=== Exercise aim ===
Search the material for the string "this" and copy each line where it occurs.
##### Given records
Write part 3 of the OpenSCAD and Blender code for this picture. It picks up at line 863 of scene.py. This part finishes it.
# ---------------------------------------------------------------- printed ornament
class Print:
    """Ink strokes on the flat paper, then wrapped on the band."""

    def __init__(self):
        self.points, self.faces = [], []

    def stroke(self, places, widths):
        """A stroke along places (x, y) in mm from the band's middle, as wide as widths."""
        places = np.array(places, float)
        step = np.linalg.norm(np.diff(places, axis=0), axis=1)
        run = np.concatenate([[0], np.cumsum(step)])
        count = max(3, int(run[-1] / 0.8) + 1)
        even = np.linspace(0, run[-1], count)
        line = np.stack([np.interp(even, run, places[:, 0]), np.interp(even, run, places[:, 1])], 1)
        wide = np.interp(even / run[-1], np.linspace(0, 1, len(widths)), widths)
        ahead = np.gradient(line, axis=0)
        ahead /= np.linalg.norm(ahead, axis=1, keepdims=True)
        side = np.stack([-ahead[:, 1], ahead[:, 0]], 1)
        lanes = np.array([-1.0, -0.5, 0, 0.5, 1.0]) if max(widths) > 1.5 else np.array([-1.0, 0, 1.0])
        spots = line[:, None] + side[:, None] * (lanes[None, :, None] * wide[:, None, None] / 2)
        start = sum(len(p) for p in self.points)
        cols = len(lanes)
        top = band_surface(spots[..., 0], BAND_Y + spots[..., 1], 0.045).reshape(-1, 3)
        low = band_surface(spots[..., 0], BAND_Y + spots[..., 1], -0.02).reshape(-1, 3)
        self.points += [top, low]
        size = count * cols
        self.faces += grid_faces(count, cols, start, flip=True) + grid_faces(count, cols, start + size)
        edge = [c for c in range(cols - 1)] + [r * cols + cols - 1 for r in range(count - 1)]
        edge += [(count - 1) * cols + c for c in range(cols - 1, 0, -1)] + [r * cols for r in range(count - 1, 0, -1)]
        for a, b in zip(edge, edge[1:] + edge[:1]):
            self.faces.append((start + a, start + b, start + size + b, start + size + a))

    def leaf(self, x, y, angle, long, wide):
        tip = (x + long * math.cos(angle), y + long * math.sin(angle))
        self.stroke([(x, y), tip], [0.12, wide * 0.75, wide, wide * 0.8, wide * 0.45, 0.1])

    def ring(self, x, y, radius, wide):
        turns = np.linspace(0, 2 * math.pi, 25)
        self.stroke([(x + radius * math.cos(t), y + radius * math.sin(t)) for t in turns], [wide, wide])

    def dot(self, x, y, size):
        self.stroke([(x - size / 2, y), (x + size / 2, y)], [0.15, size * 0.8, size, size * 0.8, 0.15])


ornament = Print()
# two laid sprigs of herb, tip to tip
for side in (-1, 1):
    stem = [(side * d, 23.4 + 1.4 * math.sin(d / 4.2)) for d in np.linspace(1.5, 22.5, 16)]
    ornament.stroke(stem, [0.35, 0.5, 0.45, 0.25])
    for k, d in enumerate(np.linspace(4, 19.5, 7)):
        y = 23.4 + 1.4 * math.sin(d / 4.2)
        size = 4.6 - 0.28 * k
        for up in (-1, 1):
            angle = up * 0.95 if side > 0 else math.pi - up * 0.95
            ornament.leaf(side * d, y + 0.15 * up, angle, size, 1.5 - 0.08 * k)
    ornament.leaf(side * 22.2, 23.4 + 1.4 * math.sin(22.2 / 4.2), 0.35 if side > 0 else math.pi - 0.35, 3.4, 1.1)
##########
##### Given records
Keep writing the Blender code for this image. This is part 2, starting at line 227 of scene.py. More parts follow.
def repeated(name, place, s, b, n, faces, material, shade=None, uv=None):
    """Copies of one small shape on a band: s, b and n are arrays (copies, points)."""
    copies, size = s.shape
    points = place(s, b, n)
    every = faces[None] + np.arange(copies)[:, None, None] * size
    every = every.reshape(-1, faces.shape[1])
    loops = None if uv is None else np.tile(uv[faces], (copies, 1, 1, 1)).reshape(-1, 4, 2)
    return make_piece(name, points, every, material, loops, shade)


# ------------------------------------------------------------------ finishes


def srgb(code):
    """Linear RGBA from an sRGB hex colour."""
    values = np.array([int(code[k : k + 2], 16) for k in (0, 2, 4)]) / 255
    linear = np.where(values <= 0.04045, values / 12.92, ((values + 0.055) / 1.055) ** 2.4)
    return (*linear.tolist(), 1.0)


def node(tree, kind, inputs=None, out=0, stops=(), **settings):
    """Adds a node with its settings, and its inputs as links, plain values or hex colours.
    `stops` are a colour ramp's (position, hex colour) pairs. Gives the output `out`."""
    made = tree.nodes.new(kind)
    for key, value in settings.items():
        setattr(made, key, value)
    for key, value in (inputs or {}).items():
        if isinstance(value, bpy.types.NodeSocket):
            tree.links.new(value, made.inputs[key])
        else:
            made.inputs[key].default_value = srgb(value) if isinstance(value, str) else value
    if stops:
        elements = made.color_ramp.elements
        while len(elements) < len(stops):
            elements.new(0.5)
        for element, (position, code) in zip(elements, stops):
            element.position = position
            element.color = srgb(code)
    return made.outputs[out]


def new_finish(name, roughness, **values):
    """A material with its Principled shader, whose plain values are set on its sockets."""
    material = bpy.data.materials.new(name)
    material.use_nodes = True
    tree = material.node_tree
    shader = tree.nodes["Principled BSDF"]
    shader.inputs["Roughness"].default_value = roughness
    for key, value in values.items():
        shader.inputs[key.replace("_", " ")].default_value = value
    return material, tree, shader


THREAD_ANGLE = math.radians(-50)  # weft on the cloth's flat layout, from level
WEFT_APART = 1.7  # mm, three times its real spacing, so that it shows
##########
=== The reply ===
Write part 3 of the OpenSCAD and Blender code for this picture. It picks up at line 863 of scene.py. This part finishes it.
Keep writing the Blender code for this image. This is part 2, starting at line 227 of scene.py. More parts follow.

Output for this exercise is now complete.